Goal:
Repeat each entry in full, exactly.

Data for this exercise:
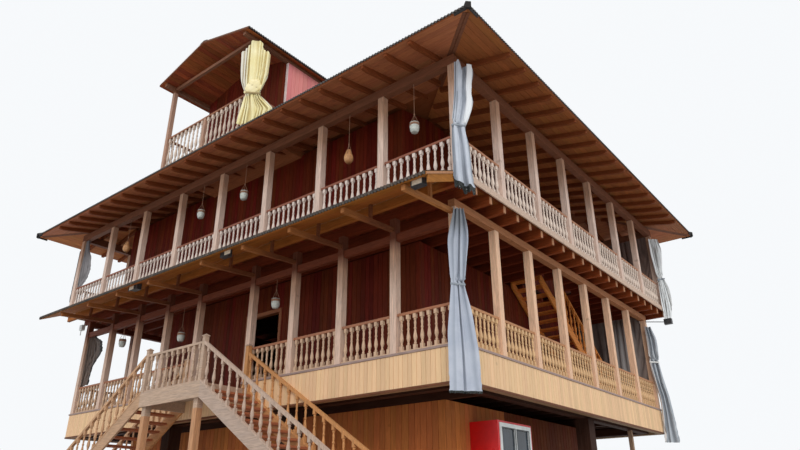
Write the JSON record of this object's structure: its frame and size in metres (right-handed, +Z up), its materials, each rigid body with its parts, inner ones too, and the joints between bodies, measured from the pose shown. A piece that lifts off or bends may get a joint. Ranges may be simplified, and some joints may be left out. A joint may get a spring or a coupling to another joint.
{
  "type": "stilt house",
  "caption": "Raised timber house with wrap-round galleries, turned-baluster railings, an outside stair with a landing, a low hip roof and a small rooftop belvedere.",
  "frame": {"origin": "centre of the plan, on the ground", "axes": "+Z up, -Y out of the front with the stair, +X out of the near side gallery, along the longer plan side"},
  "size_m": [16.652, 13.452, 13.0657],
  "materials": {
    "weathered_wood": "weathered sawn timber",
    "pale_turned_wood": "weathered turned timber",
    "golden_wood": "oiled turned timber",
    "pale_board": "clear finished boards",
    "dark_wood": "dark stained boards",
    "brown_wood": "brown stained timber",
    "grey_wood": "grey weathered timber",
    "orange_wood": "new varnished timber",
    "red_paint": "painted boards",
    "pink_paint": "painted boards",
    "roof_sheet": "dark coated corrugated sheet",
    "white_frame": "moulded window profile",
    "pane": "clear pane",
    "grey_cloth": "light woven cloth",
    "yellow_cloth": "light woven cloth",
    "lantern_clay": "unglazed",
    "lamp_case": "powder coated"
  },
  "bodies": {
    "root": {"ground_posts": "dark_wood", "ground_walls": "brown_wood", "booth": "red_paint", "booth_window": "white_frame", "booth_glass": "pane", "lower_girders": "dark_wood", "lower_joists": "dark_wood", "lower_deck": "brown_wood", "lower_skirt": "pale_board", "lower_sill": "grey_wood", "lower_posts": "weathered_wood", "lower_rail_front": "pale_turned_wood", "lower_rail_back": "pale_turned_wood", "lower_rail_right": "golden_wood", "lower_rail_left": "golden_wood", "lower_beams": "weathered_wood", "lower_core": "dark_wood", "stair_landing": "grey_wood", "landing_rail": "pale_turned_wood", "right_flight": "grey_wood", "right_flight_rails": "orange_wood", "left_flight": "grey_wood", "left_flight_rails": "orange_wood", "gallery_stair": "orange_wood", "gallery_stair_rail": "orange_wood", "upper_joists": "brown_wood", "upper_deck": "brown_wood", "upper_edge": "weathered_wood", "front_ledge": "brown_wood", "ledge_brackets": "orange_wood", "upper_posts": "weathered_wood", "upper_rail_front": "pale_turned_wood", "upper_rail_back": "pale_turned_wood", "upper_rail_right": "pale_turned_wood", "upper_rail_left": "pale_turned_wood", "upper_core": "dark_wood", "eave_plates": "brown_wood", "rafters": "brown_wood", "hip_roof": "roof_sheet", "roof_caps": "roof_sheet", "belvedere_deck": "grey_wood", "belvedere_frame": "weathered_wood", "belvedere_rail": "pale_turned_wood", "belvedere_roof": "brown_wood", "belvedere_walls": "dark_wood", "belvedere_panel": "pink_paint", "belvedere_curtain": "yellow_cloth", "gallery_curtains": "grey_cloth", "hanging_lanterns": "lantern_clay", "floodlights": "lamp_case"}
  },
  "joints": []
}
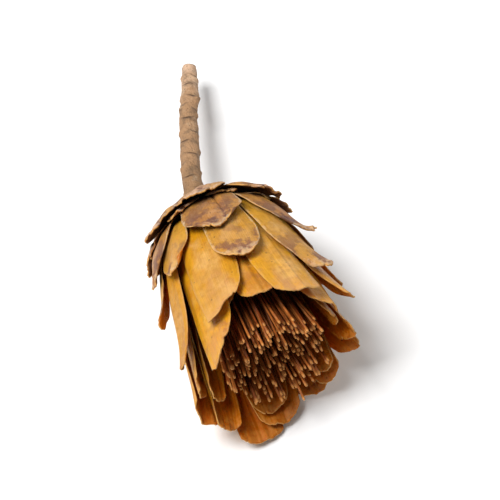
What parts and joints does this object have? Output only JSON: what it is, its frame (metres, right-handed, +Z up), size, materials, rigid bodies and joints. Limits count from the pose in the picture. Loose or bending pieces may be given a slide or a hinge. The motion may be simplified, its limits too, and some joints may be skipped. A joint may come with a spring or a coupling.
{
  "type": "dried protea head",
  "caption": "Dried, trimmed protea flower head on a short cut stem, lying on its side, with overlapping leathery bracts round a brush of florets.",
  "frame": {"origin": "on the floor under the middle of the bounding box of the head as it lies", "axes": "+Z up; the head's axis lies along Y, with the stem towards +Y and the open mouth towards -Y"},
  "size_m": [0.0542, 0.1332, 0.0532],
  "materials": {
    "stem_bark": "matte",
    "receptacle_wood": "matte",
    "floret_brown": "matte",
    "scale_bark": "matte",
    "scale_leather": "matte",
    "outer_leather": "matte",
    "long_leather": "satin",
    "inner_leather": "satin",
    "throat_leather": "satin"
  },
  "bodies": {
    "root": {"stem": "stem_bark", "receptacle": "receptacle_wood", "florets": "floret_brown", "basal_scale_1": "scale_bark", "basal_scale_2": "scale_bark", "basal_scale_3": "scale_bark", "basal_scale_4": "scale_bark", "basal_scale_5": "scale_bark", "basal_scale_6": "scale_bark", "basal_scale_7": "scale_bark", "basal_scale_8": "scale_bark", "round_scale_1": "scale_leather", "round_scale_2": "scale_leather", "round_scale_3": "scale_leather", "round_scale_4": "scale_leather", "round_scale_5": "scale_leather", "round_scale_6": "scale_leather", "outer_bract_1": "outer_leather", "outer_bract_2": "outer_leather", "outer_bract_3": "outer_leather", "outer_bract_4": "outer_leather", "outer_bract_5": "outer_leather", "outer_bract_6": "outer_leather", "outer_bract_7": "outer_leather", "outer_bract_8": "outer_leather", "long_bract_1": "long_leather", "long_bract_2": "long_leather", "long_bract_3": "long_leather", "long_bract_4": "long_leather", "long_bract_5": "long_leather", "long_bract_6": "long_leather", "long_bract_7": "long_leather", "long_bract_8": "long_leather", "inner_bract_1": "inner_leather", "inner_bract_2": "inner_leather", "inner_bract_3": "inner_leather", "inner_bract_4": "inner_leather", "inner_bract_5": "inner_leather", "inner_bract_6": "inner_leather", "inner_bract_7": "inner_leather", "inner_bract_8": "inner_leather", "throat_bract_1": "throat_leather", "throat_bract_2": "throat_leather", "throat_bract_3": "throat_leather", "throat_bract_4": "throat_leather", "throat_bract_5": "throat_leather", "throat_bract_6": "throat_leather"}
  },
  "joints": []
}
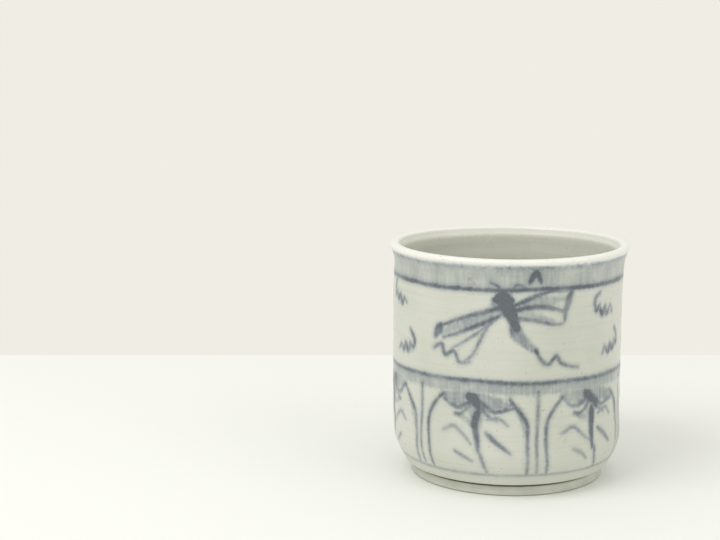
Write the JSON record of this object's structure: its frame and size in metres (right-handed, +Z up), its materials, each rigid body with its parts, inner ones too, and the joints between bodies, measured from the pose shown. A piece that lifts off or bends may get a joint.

Output of the task:
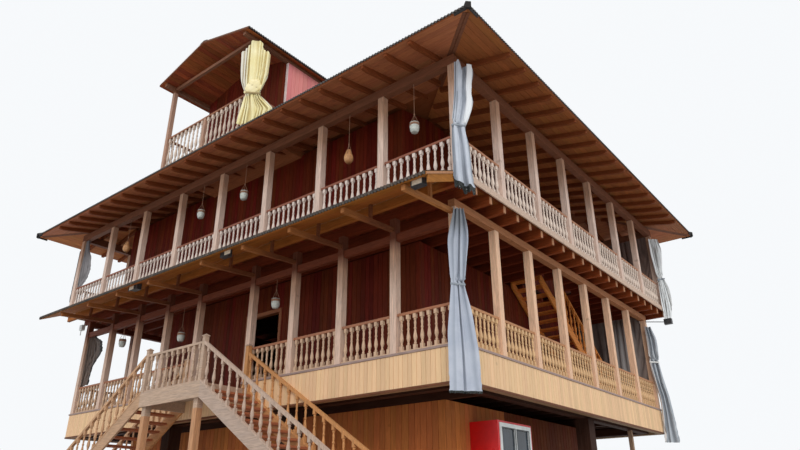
Write the JSON record of this object's structure: its frame and size in metres (right-handed, +Z up), its materials, each rigid body with its parts, inner ones too, and the joints between bodies, measured from the pose shown. A piece that lifts off or bends may get a joint. Ranges may be simplified, and some joints may be left out. A joint may get a spring or a coupling to another joint.
{
  "type": "stilt house",
  "caption": "Raised timber house with wrap-round galleries, turned-baluster railings, an outside stair with a landing, a low hip roof and a small rooftop belvedere.",
  "frame": {"origin": "centre of the plan, on the ground", "axes": "+Z up, -Y out of the front with the stair, +X out of the near side gallery, along the longer plan side"},
  "size_m": [16.652, 13.452, 13.0657],
  "materials": {
    "weathered_wood": "weathered sawn timber",
    "pale_turned_wood": "weathered turned timber",
    "golden_wood": "oiled turned timber",
    "pale_board": "clear finished boards",
    "dark_wood": "dark stained boards",
    "brown_wood": "brown stained timber",
    "grey_wood": "grey weathered timber",
    "orange_wood": "new varnished timber",
    "red_paint": "painted boards",
    "pink_paint": "painted boards",
    "roof_sheet": "dark coated corrugated sheet",
    "white_frame": "moulded window profile",
    "pane": "clear pane",
    "grey_cloth": "light woven cloth",
    "yellow_cloth": "light woven cloth",
    "lantern_clay": "unglazed",
    "lamp_case": "powder coated"
  },
  "bodies": {
    "root": {"ground_posts": "dark_wood", "ground_walls": "brown_wood", "booth": "red_paint", "booth_window": "white_frame", "booth_glass": "pane", "lower_girders": "dark_wood", "lower_joists": "dark_wood", "lower_deck": "brown_wood", "lower_skirt": "pale_board", "lower_sill": "grey_wood", "lower_posts": "weathered_wood", "lower_rail_front": "pale_turned_wood", "lower_rail_back": "pale_turned_wood", "lower_rail_right": "golden_wood", "lower_rail_left": "golden_wood", "lower_beams": "weathered_wood", "lower_core": "dark_wood", "stair_landing": "grey_wood", "landing_rail": "pale_turned_wood", "right_flight": "grey_wood", "right_flight_rails": "orange_wood", "left_flight": "grey_wood", "left_flight_rails": "orange_wood", "gallery_stair": "orange_wood", "gallery_stair_rail": "orange_wood", "upper_joists": "brown_wood", "upper_deck": "brown_wood", "upper_edge": "weathered_wood", "front_ledge": "brown_wood", "ledge_brackets": "orange_wood", "upper_posts": "weathered_wood", "upper_rail_front": "pale_turned_wood", "upper_rail_back": "pale_turned_wood", "upper_rail_right": "pale_turned_wood", "upper_rail_left": "pale_turned_wood", "upper_core": "dark_wood", "eave_plates": "brown_wood", "rafters": "brown_wood", "hip_roof": "roof_sheet", "roof_caps": "roof_sheet", "belvedere_deck": "grey_wood", "belvedere_frame": "weathered_wood", "belvedere_rail": "pale_turned_wood", "belvedere_roof": "brown_wood", "belvedere_walls": "dark_wood", "belvedere_panel": "pink_paint", "belvedere_curtain": "yellow_cloth", "gallery_curtains": "grey_cloth", "hanging_lanterns": "lantern_clay", "floodlights": "lamp_case"}
  },
  "joints": []
}
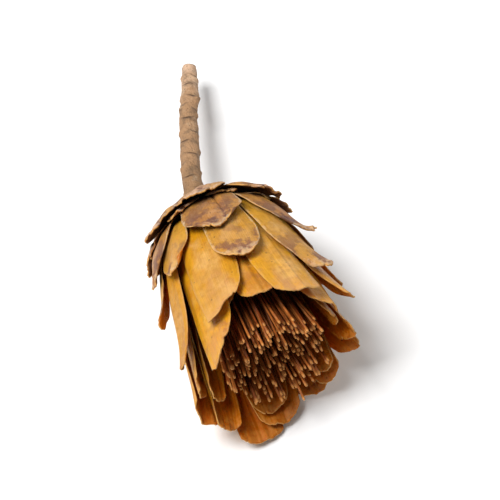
What parts and joints does this object have? Output only JSON: what it is, its frame (metres, right-handed, +Z up), size, materials, rigid bodies and joints. Limits count from the pose in the picture. Loose or bending pieces may be given a slide or a hinge. The motion may be simplified, its limits too, and some joints may be skipped. A joint may come with a spring or a coupling.
{
  "type": "dried protea head",
  "caption": "Dried, trimmed protea flower head on a short cut stem, lying on its side, with overlapping leathery bracts round a brush of florets.",
  "frame": {"origin": "on the floor under the middle of the bounding box of the head as it lies", "axes": "+Z up; the head's axis lies along Y, with the stem towards +Y and the open mouth towards -Y"},
  "size_m": [0.0542, 0.1332, 0.0532],
  "materials": {
    "stem_bark": "matte",
    "receptacle_wood": "matte",
    "floret_brown": "matte",
    "scale_bark": "matte",
    "scale_leather": "matte",
    "outer_leather": "matte",
    "long_leather": "satin",
    "inner_leather": "satin",
    "throat_leather": "satin"
  },
  "bodies": {
    "root": {"stem": "stem_bark", "receptacle": "receptacle_wood", "florets": "floret_brown", "basal_scale_1": "scale_bark", "basal_scale_2": "scale_bark", "basal_scale_3": "scale_bark", "basal_scale_4": "scale_bark", "basal_scale_5": "scale_bark", "basal_scale_6": "scale_bark", "basal_scale_7": "scale_bark", "basal_scale_8": "scale_bark", "round_scale_1": "scale_leather", "round_scale_2": "scale_leather", "round_scale_3": "scale_leather", "round_scale_4": "scale_leather", "round_scale_5": "scale_leather", "round_scale_6": "scale_leather", "outer_bract_1": "outer_leather", "outer_bract_2": "outer_leather", "outer_bract_3": "outer_leather", "outer_bract_4": "outer_leather", "outer_bract_5": "outer_leather", "outer_bract_6": "outer_leather", "outer_bract_7": "outer_leather", "outer_bract_8": "outer_leather", "long_bract_1": "long_leather", "long_bract_2": "long_leather", "long_bract_3": "long_leather", "long_bract_4": "long_leather", "long_bract_5": "long_leather", "long_bract_6": "long_leather", "long_bract_7": "long_leather", "long_bract_8": "long_leather", "inner_bract_1": "inner_leather", "inner_bract_2": "inner_leather", "inner_bract_3": "inner_leather", "inner_bract_4": "inner_leather", "inner_bract_5": "inner_leather", "inner_bract_6": "inner_leather", "inner_bract_7": "inner_leather", "inner_bract_8": "inner_leather", "throat_bract_1": "throat_leather", "throat_bract_2": "throat_leather", "throat_bract_3": "throat_leather", "throat_bract_4": "throat_leather", "throat_bract_5": "throat_leather", "throat_bract_6": "throat_leather"}
  },
  "joints": []
}
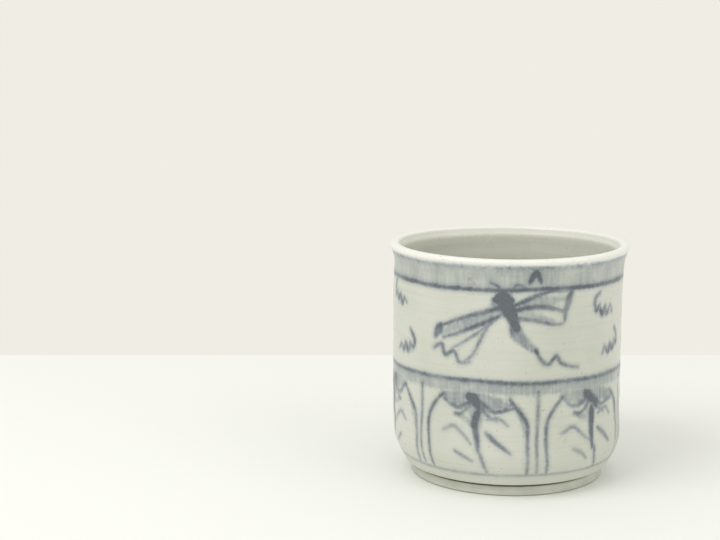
Write the JSON record of this object's structure: its frame and size in metres (right-handed, +Z up), its materials, each rigid body with its parts, inner ones too, and the joints between bodies, measured from the pose shown. A piece that lifts off or bends may get a joint.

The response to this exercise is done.